Incluso en la Tosefta Oraiot 2, hay una clara minoración del empoderamiento
ejecutivo al indicar la precedencia del sabio ante el rey debido al más difícil
reemplazo del primero que del segundo. En coherencia con Pirkei Avot 4, donde
el orden prioritario de las tres coronas es la Torá, representada por los jueces
y sabios, el sacerdocio y la monarquía.
Pero
los reyes como poder ejecutivo siempre supieron que dominando la judicatura,
lograban la irrestricción de su arbitrio. Ejemplificado en Samuel II:14-15,
donde Absalom, pretendiendo arrebatarle el poder a su padre, el rey David,
intenta seducir al pueblo con promesas de reformas judiciales, hoy llamadas
populistas. Luego del cisma post-salomónico, en Reyes I:21, el rey norteño Ajab
al no poder expropiar legalmente la deseada propiedad privada, pergeña un juicio
espurio contra su dueño Navot, para ejecutarlo capitalmente logrando así su
propósito. Pero contemporáneamente, el rey sureño Yehoshafat, en Crónicas
II:19, retorna al original sistema deuteronómico nombrando jueces y cortes
independientes respetando sus preceptuadas competencias. Similar a lo realizado
nueve siglos más tarde por Flavio Josefo, quien nombrado regente de la Galilea,
constituye una judicatura de 70 sabios
Así,
en el devenir político de los reinos del norte y sur, existió respectivamente
una tendencia del ejecutivo a participar de la judicatura imponiendo su interés
como inapelable palabra; y el poder ejecutivo subordinado a la autoridad de un
independiente poder judicial.
Estas
dos tendencias, abordadas por aquellos pensadores del siglo 17, se cristalizan
en la Mishná, Sanhedrín 2, interpretada por el Talmud Babilónico, Sanhedrín 19,
refiriendo a que los reyes norteños caracterizados por su insubordinación a la
ley, corrupción política y espiritual, no pueden juzgar ni ser juzgados.

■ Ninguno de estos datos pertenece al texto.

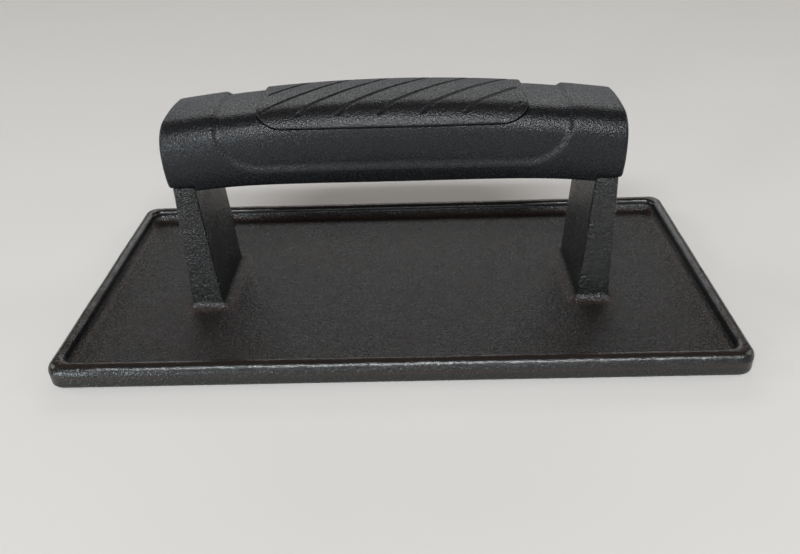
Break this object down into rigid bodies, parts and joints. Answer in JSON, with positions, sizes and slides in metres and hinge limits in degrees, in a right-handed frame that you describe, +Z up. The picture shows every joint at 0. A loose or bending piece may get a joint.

Decreto surgido a partir del paradigmático caso del rey Ianai, quien
compareciendo ante la corte, sólo uno de los jueces, Shimón ben Shetaj le
comanda tal como estipula el Deuteronomio 19, ponerse de pie, pero ante la
sumisión de los otros jueces muriendo luego a manos del ángel Gabriel, se
decreta que por la insolencia del rey norteño y falta de rectitud de los
jueces, aquellos reyes no pueden juzgar ni ser juzgados. Pero este decreto no
alcanza a los reyes sureños, davídicos, siendo estos más proclives a someterse
a la Ley, razón por la cual juzgaban y era juzgados.
Lo
relevante aquí no radica en la personalidad del titular del ejecutivo, o la
eventual erosión de la investidura institucional, credibilidad o autoridad
cuando su titular comparece ante la corte, peligrando el elemento vital para
mantener el orden en el Estado. La clave se encuentra en el Talmud Babilónico,
Sanhedrín 18, donde explica que el rey, independientemente de su dinastía o
virtudes personales, no sólo no puede tener lugar en la judicatura sino tampoco
ser observador en procesos capitales, bajo el criterio de reducir al mínimo
cualquier influencia del ejecutivo en las cortes de justicia. Luego, el caso de
David sería una excepción, así interpretado por el Talmud Jerosolimitano,
Sanhedrín 2, basado en Samuel II:8, donde el no poder juzgar y sólo ser juzgado
por Dios, rige a partir de aquel rey y para todos sin distinción.
Concluyendo,
ambos pragmáticos modelos manteniendo una división y autonomía entre el
ejecutivo y el judicial en aras de asegurar la supremacía de la Ley y no del
arbitrio, garantizaban el orden institucional, la igualdad, seguridad, control
y transparencia en la administración y ejecución de los poderes. Tal como
enfatiza Michael Walzer, el modelo davídico, se enmarca institucionalmente
estando el ejecutivo sujeto a la jurisdicción de la corte, sin inmunidad
soberana pero ganando la participación en el aparto judicial con sus facultades
propias para la decisión política. Y el otro, el no davídico, carente de mutua
cooperación e independencia, tornándose autocrático, desequilibra el sistema
pero en última instancia y como mal menor, era preferible que el rey no fuera
juzgado a que éste juzgue.
En
la actualidad, estos saberes de la bíblica tradición política no sólo son
vigentes bajo formatos republicanos, sino de suma relevancia por las
sempiternas tendencias a la suma del poder público.